To make up for current insufficiency in PHCZ source identification, we conducted field investigation of industrial PHCZ emission in 13 categories. 122 factories were investigated for sample collection. PHCZs in industrial matrices are analyzed, comprising a basic data set for preliminary assessment of their annual global emissions from thermal sources. Our results prove the existence of these substances in industrial particulate emissions and bottom liquid residue in these investigated industries, indicating the human industrial activity could play a role in environmental accumulation of PHCZs, which has been long neglected. The correlation between PHCZs in industrial emission and in the environment also support industrial contribution for PHCZ environmental pollution. As shown by our preliminary assessment, considerable PHCZs could be emitted by the investigated industries. These industrial sources might have released a considerable higher amount of PHCZs into the environment in historical industrial activities than now, considering that POP reduction technology had not been intensively adopted in the past decades of years.

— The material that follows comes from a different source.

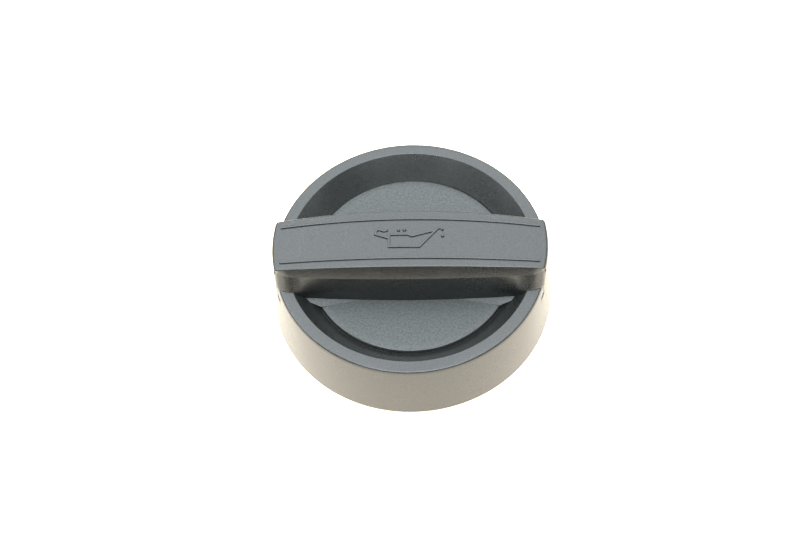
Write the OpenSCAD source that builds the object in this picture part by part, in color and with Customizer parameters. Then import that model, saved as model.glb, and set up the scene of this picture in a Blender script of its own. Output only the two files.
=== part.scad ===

This research is impactful for the exploration of anthropogenic PHCZ sources. Accordingly, measurements of PHCZs emitted through other industrial processes and a further clarification of natural generation mechanism could be important research orientations. Moreover, environmental impact of unintentionally releases from historically industrial production activities without best available techniques/best environmental practices is deserving of further attentions. Overall, a systematic understanding of PHCZ sources enables a science-based formulation of a PHCZ control strategy and are expected to better serve possibly needed policy-making process in the future.